Analysts covering the sector generally recommend investors maintain small, speculative positions rather than core holdings. This positioning acknowledges both the genuine long-term potential of the hydrogen economy and Plug Power's current inability to prove it can reach profitability. The company represents a leveraged bet on hydrogen commercialization, appropriate only for investors with high risk tolerance and long time horizons.
The improvement in margins also matters for the broader hydrogen sector narrative. If Plug Power can demonstrate that vertical integration and operational scale drive meaningful margin expansion, it validates the investment thesis for hydrogen infrastructure more broadly. Conversely, if margin improvements plateau or the company cannot convert operational progress into bottom-line profitability, it would signal that hydrogen economics remain more challenged than bulls suggest.
Looking Forward: The Road to Credibility
Plug Power's Q1 2026 results represent tangible progress on its core operational challenges, and the margin trajectory offers legitimate reasons for cautious optimism. However, the company remains at an inflection point rather than a turnaround story. The next 12-18 months will be critical: investors should monitor whether Plug Power can sustain gross margin improvement, reduce free cash flow burn, and move credibly toward profitability.

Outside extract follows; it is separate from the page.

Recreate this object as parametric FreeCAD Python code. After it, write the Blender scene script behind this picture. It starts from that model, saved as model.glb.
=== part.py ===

For now, the stock's recent rally likely reflects both improved fundamentals and sector momentum. Investors should distinguish between the genuine operational improvements evident in the numbers and the speculative premium attached to hydrogen plays. Plug Power's journey from unprofitable fuel cell company to a sustainably profitable hydrogen infrastructure provider remains incomplete—impressive progress on margins should not obscure how far the company still must travel.